Despite this string of project announcements, international opinion does not appear to favour the construction of new African refineries. Many regard them as vanity projects that often generate little profit. Barclays analyst Miswin Mahesh said: “Although refinery economics do not recommend these countries build their own refineries, especially given the expansion in refining capacity globally, domestic self sufficiency in refined products continues to find political goodwill in these countries.”

One of the main difficulties is the advantages of scale that much larger facilities elsewhere in the world enjoy. Most new plants produce at least 200,000 b/d and often more than double that.

As might be expected, global refining capacity is increasing at the same time as the number of actual refineries is falling because capacity is being concentrated in an ever-smaller number of locations. Foreign suppliers increasingly include US firms among their numbers as the North American shale oil revolution results in more surplus cargoes that need to find an outlet.

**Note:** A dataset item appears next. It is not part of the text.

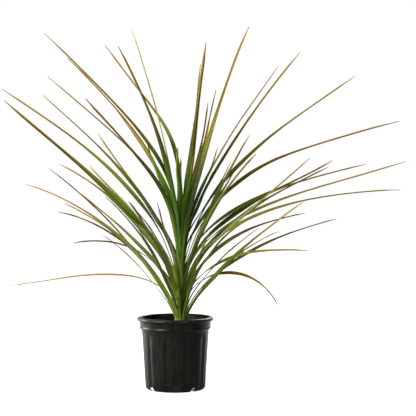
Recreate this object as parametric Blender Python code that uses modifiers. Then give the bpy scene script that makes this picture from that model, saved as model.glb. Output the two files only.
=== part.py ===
"""Potted dracaena: a blow-moulded nursery pot, its soil, the cane and 57 sword-shaped leaves.

Metres, +Z up. The origin is the centre of the pot's underside, +X is the viewer's right
and +Y points away from the viewer.
"""

import collections
import math

import bmesh
import bpy
from mathutils import Vector

MM = 0.001
GAP = 0.3 * MM
LEAF_GAP = 0.4 * MM

# Pot: one thin blow-moulded shell with a rolled lip, a plain collar and ten shallow flutes.
POT_HEIGHT = 156 * MM
LIP_RADIUS = 82.5 * MM
LIP_DROP = 9 * MM
COLLAR_RADIUS = 76.8 * MM
COLLAR_BOTTOM = 133 * MM
BODY_TOP_RADIUS = 72.5 * MM
BODY_TOP = 127.5 * MM
BODY_FOOT_RADIUS = 65 * MM
FOOT_HEIGHT = 7 * MM
BASE_RADIUS = 58.5 * MM
WALL = 1.5 * MM
WALL_ROWS = (122 * MM, 117 * MM, 110 * MM, 102 * MM)
POT_SEGMENTS = 80

# Angles are in degrees from +X.
FLUTES = 10
FIRST_FLUTE = -68.0
FLUTE_SPREAD = 12.5
FLUTE_DEPTH = 1.8 * MM
FLUTE_TOP = 124 * MM
FLUTE_ARCH = 8 * MM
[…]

Many older African refineries produce a narrow range of fuels and it is not commercially viable for them to switch between different products on a regular basis. In September, Indian firm Essar Energy announced that it would sell its 50% stake in Kenya Petroleum Refineries Ltd, the company that operates the Mombasa oil refinery, despite buying the asset as recently as 2009. The owner of the remaining 50% equity, the government of Kenya, seems the most likely buyer but massive investment is required in order to turn the plant’s economic fortunes around.

Essar bought its stake for just $7m from a consortium of BP, Chevron and Shell. An Essar spokesperson said that upgrading the facility “was not economically viable in the current refining environment”. Nairobi would like to double the plant’s capacity from 35,000 b/d to 70,000 b/d but may struggle to find a new private sector partner to help make this a reality.